In realms of animal research where I myself have been an ethnographic interloper, contrasting perspectives are so pronounced, and associated discourses so fraught with assertions of misunderstanding, that much of my work is grounded in two core commitments: first, by asserting personal neutrality on animal use in science; and, second, by oscillating between, among, or across divergent perspectives. I regularly interview those who display opposing points of view, with corresponding “hypothetical poles” readily represented by lab professionals on the one hand and animal activists on the other. Against this backdrop, I understand my task as a social scientist as entailing engaged, self-reflexive forms of oscillation if I am, put plainly, to get it right. Such conditions need not entail polarized political debates: indeed, even mundane categories of things, or meanings, may oscillate, too. For example, within lab science, one cannot presume to know the definition of an “animal” or, even, which creatures or species might qualify for this category (in the U.S., a lab mouse, for instance, does not). Associated logic springs from a complex set of legal and regulatory apparati that manage, filter, and maintain core definitions; the history of a species’ use in science; and, even, the rigidity or flexibility of human/animal boundaries within labs [(Sharp, 2018a), pp. 120–121]. In light of such complexities, the ethnographer-interloper must remain cognizant of the importance of asking what, and how, categories and kinds of animals are employed, managed, and thought about within and across laboratories and, further, that these sorts of questions can easily spark both creative and troubling moral thinking. Associated responses, in turn, bear possibilities for jostling, redirecting, and recalibrating species boundaries, self-perception, and subjectivity [for example, see: (Sharp, 2018b)]. Such entangled sensibilities are what lie at the heart of Jackson’s essay “On the Work and Writing of Ethnography.”

5 The animal other

What I enjoy most about Jackson’s essay is his acute attention to invisible, unmarked qualities of quotidian modes of being-in-the-world, and how he moves within that ground between self and an other. Jackson is acutely aware of the conditions under which encounters with other creatures—both human and non- —destabilize and, then, recalibrate his own sense of empathy, responsibility, and (one may presume) care. Of special importance—with my own intentions here in mind—is how he attends not merely to intrahuman, but to interspecies encounters. This is startlingly clear throughout his essay as he pulls us on a journey along a road in Sierra Leone. A poignant section, entitled “The Beef,” serves as an important anchor for my discussion because it is here that Jackson purposefully elides human and animal.
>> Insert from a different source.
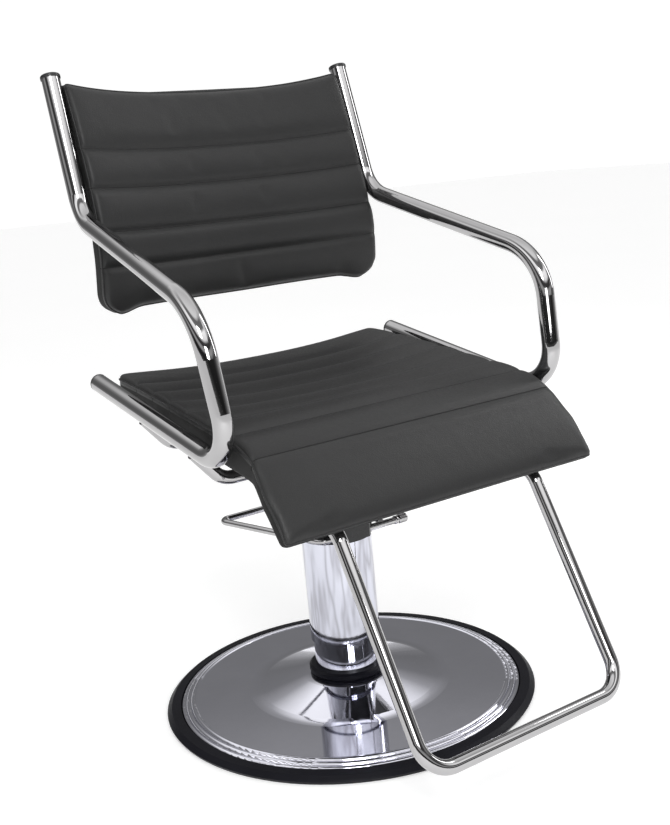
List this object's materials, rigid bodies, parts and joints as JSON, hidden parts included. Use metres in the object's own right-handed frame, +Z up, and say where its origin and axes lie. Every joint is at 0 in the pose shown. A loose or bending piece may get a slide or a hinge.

As we shall see, the animal—as simultaneously non-self, other, and an other—offers a potent counterpoint that initiates a dialectic capable of inspiring self-reflection, the reconfiguration of self and, ultimately, the transformation of ethnographic researcher as ethical being as expressed through the art of writing.

Jackson opens “The Beef” with a description of a steer who is tethered tightly to a mango tree and in preparation for slaughter. Here, Jackson attends to the minutest of details: how the animal strains unsuccessfully to reach anything edible; how he labors to do something as simple as lick dew from nearby strands of grass; how he holds his tail when he defecates; and, after urinating, how he twitches an underbelly tuft of hair. The mood is melancholic, Jackson employing a slow, deliberate pace such that his eye-witnessed account exerts a strong, emotional pull on the reader. On reflection, Jackson explains, “so forlorn did this animal seem that I became convinced that it knew its imminent fate” (p. 181). The affective power of the account is palpable, evidenced in the poignancy of sensing what the animal must already know. That is, “The Beef” is initiated by an empathetic proclamation that involves an animal other.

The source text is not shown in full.